Who was to blame for the Donner Party tragedy?

Many authors have placed the blame for the tragedy on Lansford Warren Hastings, an Ohio lawyer who promoted the ill-advised shortcut. Hastings led parties over the shortcut, now known as the Hastings Cutoff, in advance of the Donner Party. But James Reed, absent Hasting’s salesmanship, was interested in the shortcut when the Donners and others reached Fort Laramie. The pioneers themselves made the decision to take the risk, because they wanted to get to California earlier than the other wagon travelers and get the best land.

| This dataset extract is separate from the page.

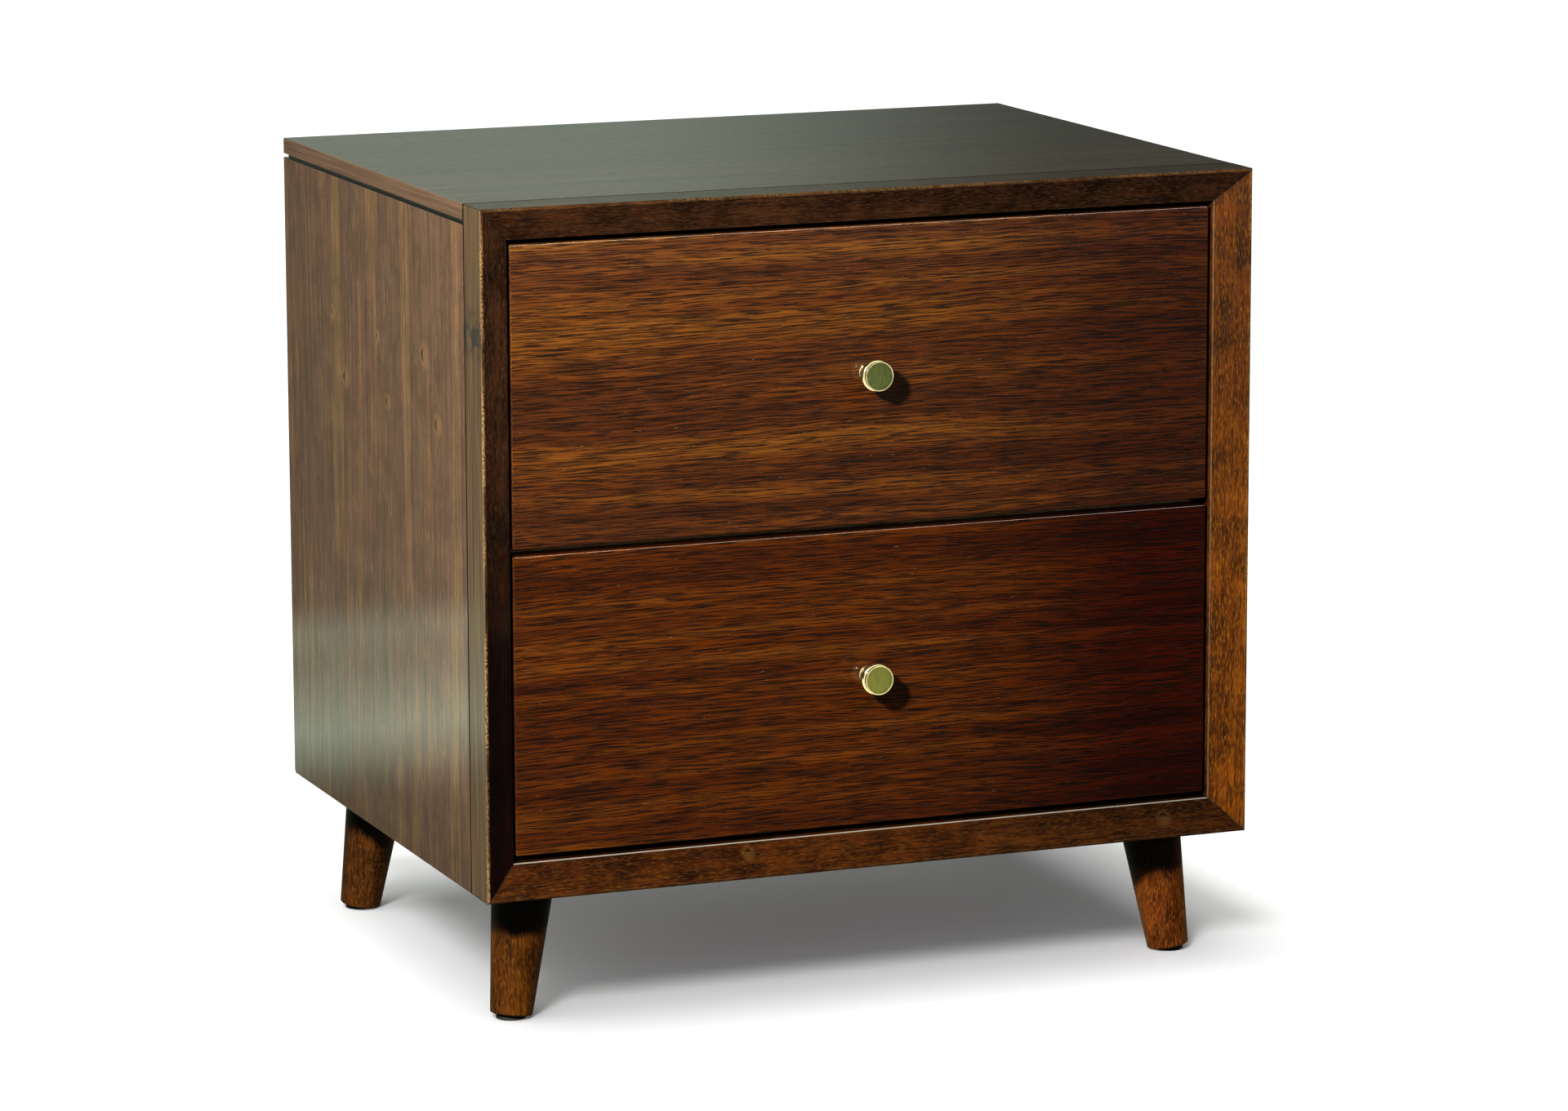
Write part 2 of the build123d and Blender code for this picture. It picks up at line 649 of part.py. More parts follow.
def box_side(box_low, joints):
    """The right side of a drawer box, with its dovetails and the holes for the slide's screws."""
    box_top = box_low + BOX_HEIGHT
    board = block(BOX_INNER_HALF, BOX_HALF, BOX_INNER_FRONT, BOX_INNER_BACK, box_low, box_top)
    board = fillet(board.edges().filter_by(Axis.Y).sort_by(Axis.Z)[-2:], BOX_EDGE_RADIUS)
    board = board + joints - box_bottom(box_low, GROOVE_PLAY)
    for point in slide_screw_points(SLIDE_THICKNESS, box_low + BOX_HEIGHT / 2):
        board -= pilot(point, (-1, 0, 0), BOX_SCREW_LENGTH, SCREW_RADIUS)
    return board


def front_screw_points(box_low):
    """Four screws from inside the box into the front."""
    points = []
    for side_x in (-1, 1):
        for side_z in (-1, 1):
            x = side_x * FRONT_SCREW_SPAN / 2
            z = box_low + BOX_HEIGHT / 2 + side_z * FRONT_SCREW_RISE / 2
            points.append((x, BOX_INNER_FRONT, z))
    return points


def drawer_parts(low):
    """Every piece of one drawer that slides with it; low is its front's lower edge."""
    parts = {}
    box_low = low + BOX_RAISE
    box_top = box_low + BOX_HEIGHT
    rail_z = low + SLIDE_CENTRE_RISE
    knob_z = low + FRONT_HEIGHT / 2 + KNOB_RISE

    right_tails = tails(BOX_INNER_HALF, BOX_HALF, BOX_INNER_FRONT, BOX_FRONT, box_low)
    right_tails += tails(BOX_INNER_HALF, BOX_HALF, BOX_INNER_BACK, BOX_BACK, box_low)
    left_tails = [mirrored(tail, -1) for tail in right_tails]
    right_side = box_side(box_low, right_tails)
    cuts = right_tails + left_tails + [box_bottom(box_low, GROOVE_PLAY)]
    box_front = block(-BOX_HALF, BOX_HALF, BOX_FRONT, BOX_INNER_FRONT, box_low, box_top) - cuts
    box_back = block(-BOX_HALF, BOX_HALF, BOX_INNER_BACK, BOX_BACK, box_low, box_top) - cuts
    front = drawer_front(low)

    screws = []
    for point in front_screw_points(box_low):
        screws.append(pan_screw(point, (0, -1, 0), FRONT_SCREW_LENGTH))
        hole = pilot(point, (0, -1, 0), FRONT_SCREW_LENGTH, SCREW_RADIUS)
        box_front -= hole
        front -= hole
    for sign in (-1, 1):
        for point in slide_screw_points(SLIDE_THICKNESS - SHEET, rail_z):
            screws.append(mirrored(pan_screw(point, (-1, 0, 0), BOX_SCREW_LENGTH), sign))

    knob_start = (0, BOX_INNER_FRONT, knob_z)
    knob_screw_length = BOX_WALL + FRONT_THICKNESS + KNOB_SCREW_DEPTH
    knob_hole = pilot(knob_start, (0, -1, 0), knob_screw_length, KNOB_SCREW_RADIUS)
    parts["knob"] = knob(knob_z)
    parts["knob_screw"] = pan_screw(
        knob_start, (0, -1, 0), knob_screw_length, KNOB_SCREW_RADIUS
    )
    parts["front"] = front - knob_hole
    parts["box_front"] = box_front - knob_hole
    parts["box_back"] = box_back
    parts["bottom"] = box_bottom(box_low, 0)
    parts["right_side"] = right_side
    parts["left_side"] = mirrored(right_side, -1)
    parts["screws"] = group(screws)
    return parts


# ---- Assembly ------------------------------------------------------------------------------------
# A frame member's turn about Y from lying along the bottom, its length, and the frame's size
# across it.
FRAME_MEMBERS = {
    "frame_bottom_rail": (0, WIDTH, CASE_HEIGHT),
    "frame_left_stile": (2 * MITRE_ANGLE, CASE_HEIGHT, WIDTH),
    "frame_top_rail": (4 * MITRE_ANGLE, WIDTH, CASE_HEIGHT),
    "frame_right_stile": (-2 * MITRE_ANGLE, CASE_HEIGHT, WIDTH),
}
CASE_PANELS = ("top_panel", "left_side_panel", "right_side_panel", "bottom_panel")
BACK_SCREWED = ("back_panel", "left_side_panel", "right_side_panel", "bottom_panel", "rear_stretcher")


def add_frame(nodes):
    """The four mitred members and the loose tongues across their mitres."""
    frame_middle = Pos(0, FRONT, CASE_LOW + CASE_HEIGHT / 2)
    splines = frame_splines()
    for name, (turn, length, across) in FRAME_MEMBERS.items():
        member = Pos(0, 0, -across / 2) * frame_member(length)
        nodes[name] = frame_middle * Rot(0, turn, 0) * member - splines
    nodes["frame_splines"] = group(splines)


def add_case(nodes):
    """The case's panels, the divider, the stretcher and the glue blocks."""
    nodes["top_panel"] = top_panel()
    nodes["right_side_panel"] = side_panel()
    nodes["left_side_panel"] = mirrored(side_panel(), -1)
    nodes["bottom_panel"] = block(
        -SIDE_INNER, SIDE_INNER, PANEL_FRONT, BACK_INNER, FLOOR_PANEL_LOW, FLOOR_PANEL_TOP
    )
    back_half = SIDE_INNER + BACK_RABBET - BACK_PLAY
    back_low = FLOOR_PANEL_LOW + BACK_PLAY
    back_high = SIDE_TOP - BACK_PLAY
    nodes["back_panel"] = block(-back_half, back_half, BACK_INNER, BACK, back_low, back_high)
    divider_middle = UPPER_FRONT_LOW - FRONT_MIDDLE_GAP / 2
    nodes["drawer_divider"] = block(
        -SIDE_INNER,
        SIDE_INNER,
        PANEL_FRONT,
        PANEL_FRONT + DIVIDER_DEPTH,
        divider_middle - DIVIDER_THICKNESS / 2,
        divider_middle + DIVIDER_THICKNESS / 2,
    )
    nodes["rear_stretcher"] = block(
        -SIDE_INNER,
        SIDE_INNER,
        BACK_INNER - STRETCHER_THICKNESS,
        BACK_INNER,
        SIDE_TOP - STRETCHER_HEIGHT,
        SIDE_TOP,
    )
    blocks = []
    for side in SIDES.values():
        for y_middle in (PANEL_FRONT + BLOCK_INSET, BACK - 2 * BLOCK_INSET):
            blocks.append(corner_block(side, y_middle))
    nodes["corner_blocks"] = group(blocks)


def add_dowels(nodes):
    """The dowels, and their holes in the panels and the frame."""
    pins = []
    for start, along in dowels():
        pins.append(rod(start, along, DOWEL_RADIUS, DOWEL_LENGTH))
        hole_start = Vector(*start) - Vector(*along) * DOWEL_PLAY
        hole = rod(hole_start, along, DOWEL_RADIUS + DOWEL_PLAY, DOWEL_LENGTH + 2 * DOWEL_PLAY)
        for name in (*CASE_PANELS, *FRAME_MEMBERS):
            nodes[name] -= hole
    nodes["case_dowels"] = group(pins)


def add_back_screws(nodes):
    """The screws of the back panel, and their holes."""
    screws = []
    size = (BACK_SCREW_LENGTH, BACK_SCREW_RADIUS, BACK_SCREW_HEAD_RADIUS, BACK_SCREW_HEAD_HEIGHT)
    for point in back_screw_points():
        screws.append(flat_screw(point, (0, -1, 0), *size))
        hole = flat_hole(point, (0, -1, 0), *size)
        for name in BACK_SCREWED:
            nodes[name] -= hole
    nodes["back_panel_screws"] = group(screws)


def add_legs(nodes):
    """The legs with their plates, bolts, screws and pads, and the holes in the bottom panel."""
    bolts, plates, screws, pads = [], [], [], []
    for end_name, end in ENDS.items():
        for side_name, side in SIDES.items():
            place = LegPlace(side, end)
            nodes[f"{end_name}_{side_name}_leg"] = leg(place)
            bolts.append(hanger_bolt(place))
            plates.append(leg_plate(place))
            pads.append(foot_pad(place))
            bolt_hole = (BOLT_HOLE_RADIUS, BOLT_ABOVE_PLATE + BOLT_HOLE_ROOM)
            nodes["bottom_panel"] -= rod(place.plate_centre, place.up, *bolt_hole)
            for point in plate_screw_points(place):
                screws.append(pan_screw(point, (0, 0, 1), PLATE_SCREW_LENGTH))
                hole = pilot(point, (0, 0, 1), PLATE_SCREW_LENGTH, SCREW_RADIUS)
                nodes["bottom_panel"] -= hole
    nodes["leg_hanger_bolts"] = group(bolts)
    nodes["leg_plates"] = group(plates)
    nodes["leg_plate_screws"] = group(screws)
    nodes["foot_pads"] = group(pads)


def slide_spacer(z_mid):
    """The strip that brings the right slide flush with the frame's opening."""
    half_height = SPACER_HEIGHT / 2
    y_high = SLIDE_FRONT + SLIDE_LENGTH
    z_low, z_high = z_mid - half_height, z_mid + half_height
    return block(OPENING_HALF, SIDE_INNER, SLIDE_FRONT, y_high, z_low, z_high)


def both_sides(shapes):
    """Each shape, and its mirror image on the left."""
    return [mirrored(shape, side) for side in SIDES.values() for shape in shapes]


def add_slides(nodes):
    """The slides, the spacers and screws that hold them, and the drawers that they carry."""
    spacers, case_screws = [], []
    screw_size = (CASE_SCREW_LENGTH, SCREW_RADIUS, COUNTERSINK_RADIUS, SHEET)
    for drawer, low in DRAWER_LOW.items():
        z_mid = low + SLIDE_CENTRE_RISE
        spacer = slide_spacer(z_mid)
        for point in slide_screw_points(SHEET, z_mid):
            case_screws.append(flat_screw(point, (1, 0, 0), *screw_size))
            hole = flat_hole(point, (1, 0, 0), *screw_size)
            spacer -= hole
            for side_name, side in SIDES.items():
                nodes[f"{side_name}_side_panel"] -= mirrored(hole, side)
        spacers.append(spacer)
        members = {
            "case_member": case_member(z_mid),
            "middle_member": middle_member(z_mid),
            "drawer_member": drawer_member(z_mid),
        }
        for member_name, member in members.items():
            for side_name, side in SIDES.items():
                nodes[f"{drawer}_{side_name}_{member_name}"] = mirrored(member, side)
        outer = ball_cage(OUTER_CAGE_WEB, OUTER_CAGE_END, OUTER_RACE, OUTER_BALL_OFFSET, z_mid)
        inner = ball_cage(INNER_CAGE_WEB, INNER_CAGE_END, INNER_RACE, INNER_BALL_OFFSET, z_mid)
        nodes[f"{drawer}_outer_ball_cages"] = group(both_sides(outer))
        nodes[f"{drawer}_inner_ball_cages"] = group(both_sides(inner))
        for name, shape in drawer_parts(low).items():
            nodes[f"{drawer}_{name}"] = shape
    for side_name, side in SIDES.items():
        nodes[f"{side_name}_slide_spacers"] = group([mirrored(spacer, side) for spacer in spacers])
    nodes["case_slide_screws"] = group(both_sides(case_screws))


nodes = {}
add_frame(nodes)
add_case(nodes)
add_dowels(nodes)
add_back_screws(nodes)
add_legs(nodes)
add_slides(nodes)

os.makedirs("parts", exist_ok=True)
for name, shape in nodes.items():
    export_step(shape, f"parts/{name}.step")
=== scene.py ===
from collections import namedtuple
import math

import bpy
from mathutils import Euler, Matrix, Vector


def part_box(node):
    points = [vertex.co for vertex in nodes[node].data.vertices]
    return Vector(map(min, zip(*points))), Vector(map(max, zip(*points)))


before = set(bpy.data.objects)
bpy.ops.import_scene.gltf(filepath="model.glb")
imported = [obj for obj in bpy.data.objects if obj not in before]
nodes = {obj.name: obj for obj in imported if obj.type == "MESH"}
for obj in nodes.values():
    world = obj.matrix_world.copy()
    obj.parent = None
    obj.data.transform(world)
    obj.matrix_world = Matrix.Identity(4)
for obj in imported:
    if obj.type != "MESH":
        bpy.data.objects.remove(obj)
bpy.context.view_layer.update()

# The looks of a two-drawer walnut nightstand: one procedural material for each kind of surface,
# a white studio floor and the lights. Metres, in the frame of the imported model: the front faces
# -Y, +Z is up and the floor is at z = 0.

MM = 0.001

# ---- Places read from the model ----------------------------------------------------------------
case_low, case_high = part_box("frame_left_stile")
top_low, top_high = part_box("top_panel")
case_right = top_high.x
back_y = top_high.y
SIDES = ("left", "right")
ENDS = ("front", "back")

# ---- The camera --------------------------------------------------------------------------------
# It stands in front, to the left and above the top. Metres, degrees, and millimetres for the lens.
CAMERA_PLACE = (-1.6798, -4.2452, 1.1660)
CAMERA_AZIMUTH = -21.817
CAMERA_ELEVATION = 10.775
CAMERA_ROLL = -0.159
CAMERA_LENS = 138.04
CAMERA_SENSOR = 36.0


def make_camera():
    data = bpy.data.cameras.new("camera")
    data.lens = CAMERA_LENS
    data.sensor_width = CAMERA_SENSOR
    camera = bpy.data.objects.new("camera", data)
    aim = Euler((math.radians(90 - CAMERA_ELEVATION), 0, math.radians(CAMERA_AZIMUTH)))
    turn = aim.to_matrix() @ Matrix.Rotation(math.radians(CAMERA_ROLL), 3, "Z")
    camera.matrix_world = Matrix.Translation(CAMERA_PLACE) @ turn.to_4x4()
    bpy.context.scene.collection.objects.link(camera)
    bpy.context.scene.camera = camera


# ---- Node graphs in a few words ----------------------------------------------------------------
# The Principled shader's sockets that are the same all over a surface.
SOCKETS = {
    "metallic": "Metallic",
    "specular_ior_level": "Specular IOR Level",
    "coat_weight": "Coat Weight",
    "coat_roughness": "Coat Roughness",
}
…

Did survivors ever confront Lansford Hastings about the phony shortcut he promoted?

Lansford Hastings

It is said that survivor William Eddy vowed to kill Hastings, but nothing ever came of it. Members of the parties that Hastings safely led on the shortcut later voted him captain of their militia unit in the Mexican War, so it seems there was not a lot of animosity against him among those who were not trapped at the high camps.

What happened to Hastings after he took his shortcut?

The lawyer went on to fight in John C. Fremont’s California Battalion in the Mexican War and later practiced law in San Francisco. For the rest of his life, Hastings promoted various schemes. He suggested the Colorado River as a water route from California to Utah, ignoring the presence of the Grand Canyon. He volunteered to command a rebel army that would take California for the Confederacy during the Civil War. He died in the Virgin Islands while conducting former Confederates to Brazil, where he dreamed of setting up a republic. Historian Will Bagley has written that Hasting’s life demonstrates what the Greek philosopher Heraclitus once noted: “Character is fate.”